- Markout Markout
- Coordinates: 32°42′24″N 96°29′33″W﻿ / ﻿32.70667°N 96.49250°W
- Country: United States
- State: Texas
- County: Kaufman
- Elevation: 466 ft (142 m)
- Time zone: UTC-6 (Central (CST))
- • Summer (DST): UTC-5 (CDT)
- GNIS feature ID: 1378643

= Markout, Texas =

Markout is an unincorporated community in Kaufman County, located in the U.S. state of Texas.

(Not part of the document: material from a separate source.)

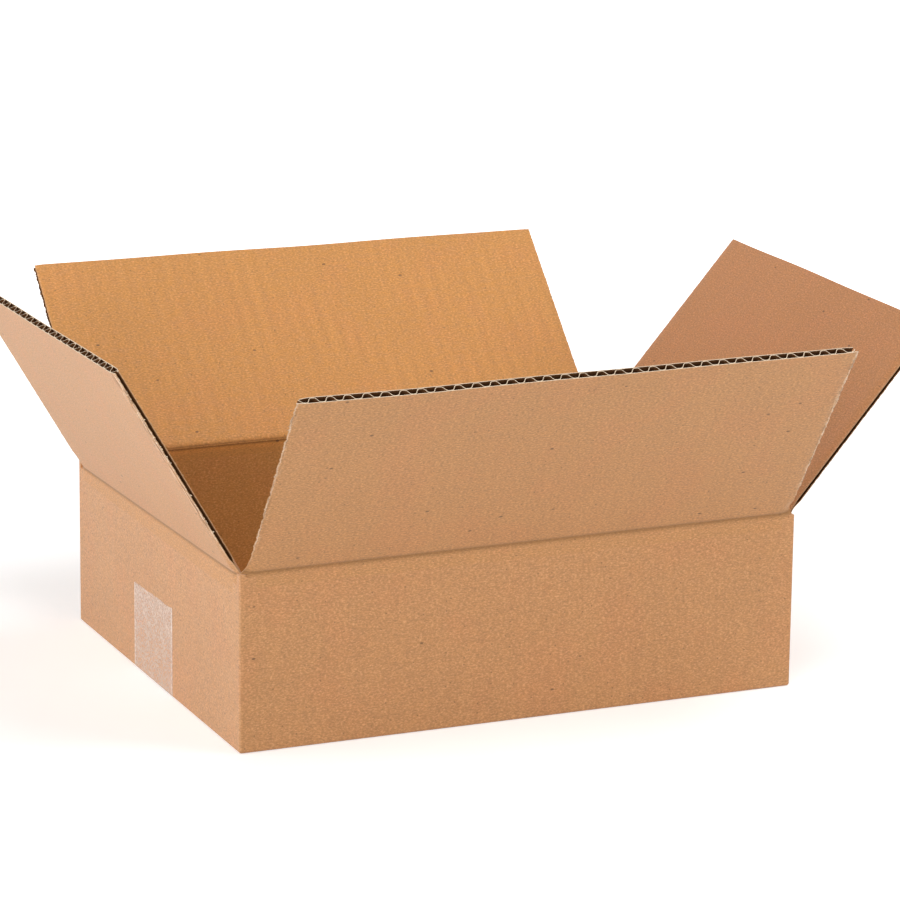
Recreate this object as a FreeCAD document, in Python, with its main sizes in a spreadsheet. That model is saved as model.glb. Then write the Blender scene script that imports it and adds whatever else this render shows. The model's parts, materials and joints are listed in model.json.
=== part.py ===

According to the Handbook of Texas, the community had a population of 80 in 2000. It is located within the Dallas/Fort Worth Metroplex.

==History==
Markout had a Baptist church called Pleasant Grove Baptist Church, which changed its name to Markout Baptist Church until it returned to Pleasant Grove in 1980. The community had a population of 80 from the mid-1960s through 2000.

==Geography==
Markout is located on Farm to Market Road 740, 14 mi northwest of Kaufman in northwestern Kaufman County.

==Education==
Markout had a school called East Fork Academy in 1884. The school consolidated with the Forney Independent School District in 1947. The local Baptist church continued holding services there. The community continues to be served by Forney ISD today, with elementary students attending Johnson Elementary School in Forney.